Day 64: Into the Mountains
I’m going to start this post with an aside. That I even have the opportunity to travel the way I have been for the past two months makes me one of the most fortunate people in the world. Compounding that opportunity with all of the amazing experiences I’ve had and great people I’ve met and spent time with makes me pretty much the luckiest man on the planet. I don’t know how to begin expressing how grateful I am to have lived through the past few months. To all of those I’ve been able to share these days with, all of those I will share future days with, and everyone helping and supporting me back home — thank you.
Now … it’s time to head out for a two day hike.
We leave Ivano-Frankivsk at about 8:00 on a bus that will wind through villages picking up baboosya’s ( grandmothers ) by the side of the road and dropping them off at various markets further down the road. At times the bus is standing-room only ( and not even much of that left ), at others it is only about half full. We are on the bus for about 3 hours.
Luck is not with us today.

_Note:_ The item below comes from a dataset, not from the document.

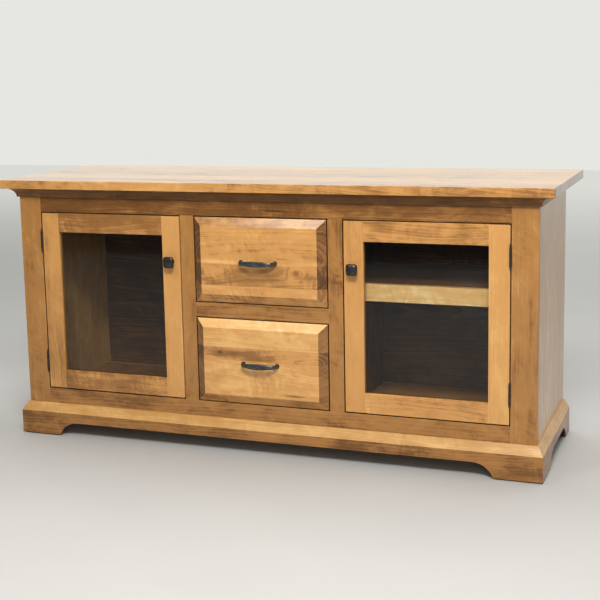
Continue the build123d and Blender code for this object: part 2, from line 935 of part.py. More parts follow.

The weather is cold and wet. My feet are freezing and all of us are layering up with jackets and sweaters. To solve the frozen foot issue, we search through a street market and grab some hand-knit wool socks that should provide extra warmth.

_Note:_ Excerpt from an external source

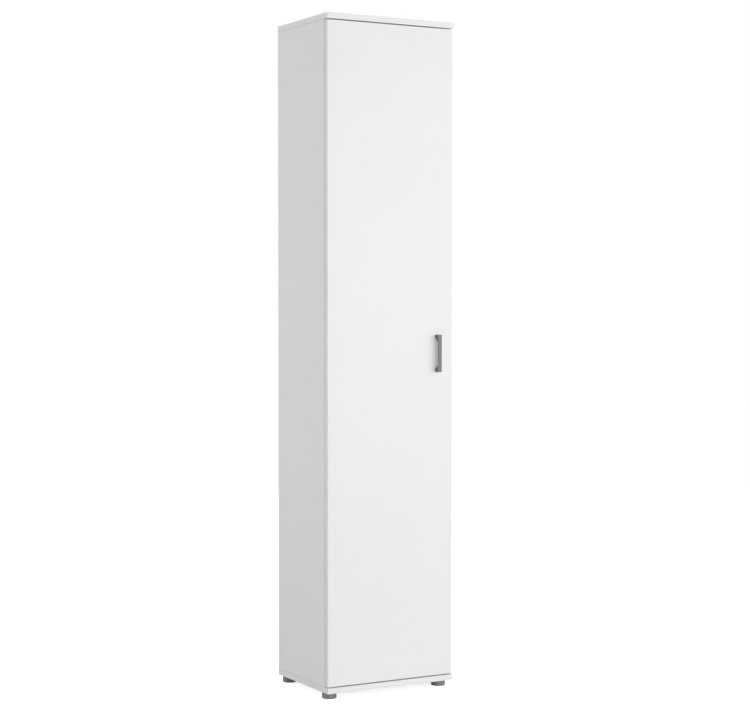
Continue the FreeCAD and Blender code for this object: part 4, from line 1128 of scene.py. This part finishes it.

From here, we have to grab a taxi that will take us down some rough, backcountry dirt roads to our starting point. The whole ordeal takes another hour or so, putting us at the trail and ready to start hiking around noon. We grab a snack of bread, sausage, and cheese and head out.
The Carpathian mountains are beautiful and the wet, cloudy day adds to their beauty in a sort of way. Once we are walking, our body’s generate enough internal heat to not even notice the cold.

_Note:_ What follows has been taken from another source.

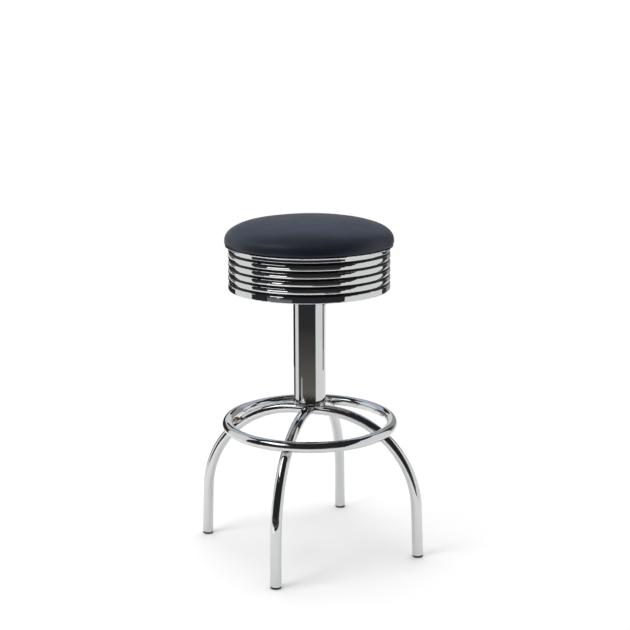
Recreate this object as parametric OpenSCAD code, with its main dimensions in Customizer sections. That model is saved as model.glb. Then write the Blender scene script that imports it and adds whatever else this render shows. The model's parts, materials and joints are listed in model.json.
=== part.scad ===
// Round swivel bar stool: a padded seat in a ribbed chrome band turns on a
// chrome column, which stands on four bent tube legs tied by a footrest ring.
// Z points up, and the origin is on the floor under the middle of the column.

/* [Legs] */
// Outside diameter of the leg and footrest tube
tube_d = 24; // [20:0.5:28]
// Wall of the leg and footrest tube
tube_wall = 1.5; // [1.2:0.1:2]
// Distance from the middle of the stool to the middle of each foot
foot_reach = 250; // [235:1:265]
// Height of the leg tubes' axis where they cross under the column
hub_height = 321.5; // [310:0.5:335]
// Radius of the long bend in each leg, on the tube's axis
leg_bend_r = 215; // [200:1:218]
// Outward lean of the straight lower end of each leg, in degrees
leg_lean = 2.2; // [0:0.1:4]
// Height of the plastic glide that shows below the end of each leg
glide_show = 5; // [3:0.5:8]

/* [Footrest] */
// Radius of the footrest ring, on the tube's axis
ring_reach = 183; // [170:1:190]
// Gap between the ring and each leg, which the weld fills
weld_gap = 0.2; // [0.1:0.1:0.5]
// Size of the weld where the ring rests on a leg
weld_d = 17; // [12:1:20]

/* [Column] */
// Outside diameter of the column
column_d = 71; // [60:1:80]
// Wall of the column
column_wall = 2; // [1.5:0.5:3]
// Thickness of the collar between the legs and the column
collar_h = 8; // [6:1:12]
// Outside diameter of the collar
collar_d = 72; // [66:1:84]
// Height of the column's open top, above the floor
column_top = 651; // [640:1:652]

/* [Seat band] */
// Height of the band's lower edge above the floor
band_bottom = 597; // [590:1:600]
// Radius of the band over its ribs
band_r = 176.6; // [176:0.1:178]
// Depth of the grooves between the ribs
groove_depth = 2.4; // [1.6:0.1:2.6]
// Height of one groove
groove_h = 5; // [4:0.1:6]
// Distance from one groove to the next
rib_pitch = 16.35; // [15:0.05:17]
// Number of grooves
groove_count = 5; // [5:1:5]
// Height of the plain strip below the lowest groove
plain_h = 14.5; // [12:0.5:15]
// Height of the plain strip above the highest groove, up to the lip
top_strip_h = 10.6; // [9:0.1:11]
// Radius of the lip that flares out under the cushion
lip_r = 182.8; // [180:0.1:184]
// Thickness of the band's sheet
sheet = 1; // [0.8:0.1:1]

/* [Cushion] */
// Height of the top of the cushion above the floor
seat_height = 751; // [740:1:765]
// Radius of the cushion at its widest
cushion_r = 184.3; // [183:0.1:186]
// Height of the cushion's widest line above the floor
bulge_height = 701; // [699:0.5:706]
// Roundness of the crown, seen from the side, where 2 is an ellipse
crown_power = 2.55; // [2:0.05:3]
// Thickness of the vinyl cover
vinyl = 1.2; // [1:0.1:1.4]
// Radius of the seat board
board_r = 168; // [164:1:169]
// Thickness of the seat board
board_h = 15; // [12:1:16]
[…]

The first couple of hours are all uphill, but on a gradual slope so it’s not too difficult. The trails in the area are small and not strongly marked, giving a true sense of being out in the wild.
A popular pastime in Ukraine is to go mushroom hunting in the woods. We passed a couple of groups of people who were doing just that as we hiked up the mountain. How do people know what mushrooms to pick? Well, really, you can always eat any mushroom you want. It’s just that some of them you can only eat once.
As we neared the top of our hike, the fog was extremely thick. Not only that, but everything was soaking wet — including my feet ( even with a double layer of socks ).
The wet and the cold would not be much of a problem, except that wet wood does not burn and we would be unable to build a campfire to get dry and stay warm overnight. After a bit of discussion, we decided that instead of staying overnight in the mountains we would return and stay in a relatively nearby village with the parents of one of my fellow hikers.
After getting down the mountain, we walked a bit through a small, remote village where a cow decided to try to eat my hoodie while I was petting it.
It’s a good thing we decided to return when we did, because as we reached the bottom of the mountain it began snowing. We got picked up about an hour after dark and drove through snow and fog to my friend’s parent’s house where we had an amazing, huge dinner that included borsch, rabbit, and other tasty dishes.
At the end of the day we had hiked 22 kilometers through mountainous forests covered in fog. Sure, we ended up not camping up there, but I’m grateful to be under a warm roof with good food in my belly instead of struggling through a night of snow, cold, and fog without a fire.